War Years and Shifts (1942–1945)

The American Federation of Musicians recording ban, wartime rationing, and shifting tastes disrupted the big‑band economy. Small‑group spin‑offs and jam sessions carried the idiom forward, even as musicians experimented with faster tempos and richer harmonies.

Legacy and Influence (late 1940s onward)

After the war, bebop and modern jazz drew on swing’s rhythmic and harmonic vocabulary, while jump blues, early rhythm & blues, and ultimately rock & roll borrowed its back‑beat excitement and horn riffing. As a historically bounded term, “vintage swing” now designates the original 1930s–40s recordings and performance practice that continue to power social dance scenes and reissue culture.

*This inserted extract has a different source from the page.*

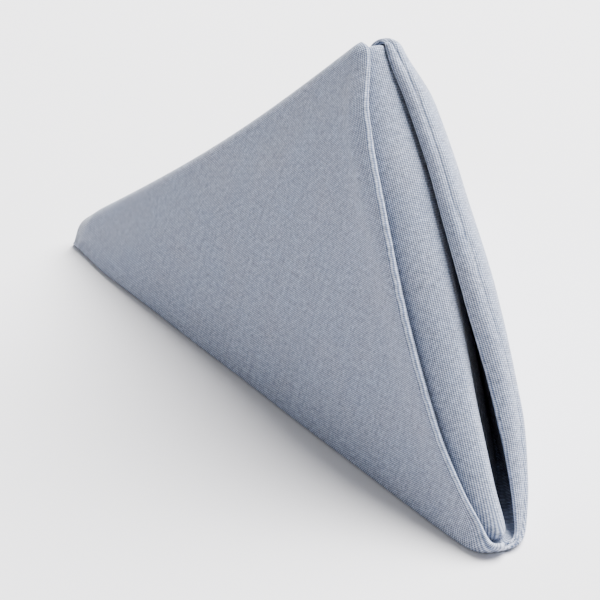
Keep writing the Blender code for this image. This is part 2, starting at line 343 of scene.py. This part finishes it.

How to make a track in this genre

Ensemble and Instrumentation
•   Write for big band sections: 4–5 saxophones, 3–4 trombones, 3–4 trumpets, plus rhythm section (guitar, piano, double bass, drums). Consider optional clarinet lead in saxes for color. •   Rhythm section feel: guitar plays four‑to‑the‑bar (short, even quarter‑note strums), bass walks quarters outlining chord tones, drums keep hi‑hat “chick” on 2 and 4 with light ride cymbal; feather bass drum very lightly.
Rhythm, Form, and Harmony
•   Use a strong swing feel: behind‑the‑beat phrasing, long‑short unequal eighths, and a lifted backbeat for dancers. •   Common forms: 12‑bar blues; 32‑bar AABA (Gershwin/American Songbook types); rhythm changes (I–VI–II–V progressions). Build “head arrangements” (catchy unison/riff melodies memorized by the band). •   Harmony: functional progressions with plentiful ii–V–I cadences; secondary dominants; tritone substitutions sparingly (keep it idiomatic to 1930s–40s language).
Arranging Techniques
•   Riff writing: craft short, catchy horn riffs that can layer, answer, and build intensity. •   Call‑and‑response: trade phrases between brass and reeds; answer a sax riff with trumpets, then flip it. •   Sax soli: close‑voiced melodic lines harmonized across the sax section; voice‑lead smoothly. •   Shout chorus: climactic tutti section near the end—thicker voicings, syncopated hits, and rising figures. •   Orchestration effects: use cup, Harmon, and plunger mutes; employ falls, doits, shakes, and half‑valve colors in brass.
Melodic Writing and Improvisation
•   Melodies should be singable and rhythmic, sitting squarely in the groove. •   Improv language: emphasize chord tones on strong beats; use blues vocabulary, enclosure, approach tones, and swing articulations (tongue accents, ghosted notes).
Tempi and Feel for Dancers
•   Medium to uptempo (≈120–220 BPM) works well for Lindy Hop and jitterbug; include a few slower ballads for contrast.
Vocal Approach
•   Lyric themes: urbane nightlife, romance, wit, and blues wordplay. •   Consider scat breaks and call‑and‑response with the band; keep phrasing elastic but anchored to the groove.
Production Tips for a Vintage Aesthetic
•   Mono capture with ribbon/dynamic mics; minimal close‑miking, more room bleed. •   Gentle tape or tube saturation; limited bandwidth (roll off extreme lows/highs) to emulate 78‑rpm era tonality.